Equipped for the Future: A Standards Based Approach to Defining and Measuring Results in the Adult Education and Literacy System

December 12, 2001

Good Morning,

I’m really looking forward to the next two days.

I want to thank Pat, and Kaeli, and Bob and the rest of the Steering Committee for putting together such a strong workshop that I know will provide useful guidance to the National Institute for Literacy and our EFF Assessment Consortium as we move forward in our efforts to develop quality performance assessments for Equipped for the Future.

Mike has talked to you about the Workforce Investment Act and the National Reporting System. As part of setting the policy agenda, I want to talk with you about three things:

  1. How EFF has helped to redefine the results the adult education system aims for – to focus more directly on results that are important to adult learners as well as policymakers at the state and national level.
  2. What our approach so far has been to developing a system to measure those results that is useful for three purposes:
  • Providing information on learner achievements and mastery that is useful to the learner as well as the teacher throughout the instructional process.
  • Providing information about what learners can do that is credible to employers, educational institutions, and policymakers, as well as to learners themselves, and
  • Providing information that is useful for program and system improvement and accountability.
  1. What the implications of our work are for measuring and reporting learning gains using the National Reporting System.

Let me begin with EFF’s definition of results:

The National Institute for Literacy developed Equipped for the Future to try to resolve a major conflict in the field between the goals of the adult education and family literacy program – as expressed by both individual adult learners and the policymakers that established the program – and the means we have available for measuring progress toward those goals.

Our National Adult Literacy and Lifelong Learning Goal -- like the goals for the Workforce Investment Act focus on broad social goods.

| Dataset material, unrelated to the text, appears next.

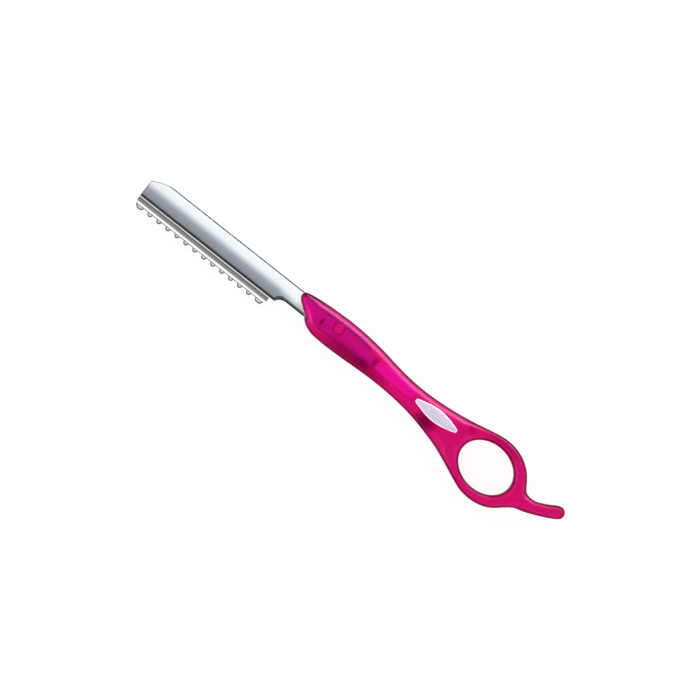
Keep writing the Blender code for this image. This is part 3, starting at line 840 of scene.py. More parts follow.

We want to know that adults are developing the knowledge and skills necessary to:

  • Gain employment and achieve self-sufficiency (Compete in the global economy, according to the NAAL)
  • Become full partners in their children’s education, and (again from the NAAL)
  • Exercise the rights and responsibilities of citizenship.

Those are the goals our students want to achieve – as well as the goals that are important to policymakers – the state governors who set the National Education Goals and the members of Congress who wrote the Workforce Investment Act.

And yet – the measures we have – of learning gains in basic skill content areas – have not been aligned with those goals. We talk about gains without knowing whichknowledge and skills are associated with achieving these goals. We talk about moving from level to level, without knowing what level of a given skill is associated with achievement of these broad goals in individuals' lives.

In fact, our model for defining and assessing results in adult education has been derived from the K through 12 model where we intentionally build -- over 13 years of schooling -- a broad foundation of knowledge and skills that will support effective performance in children's adult lives.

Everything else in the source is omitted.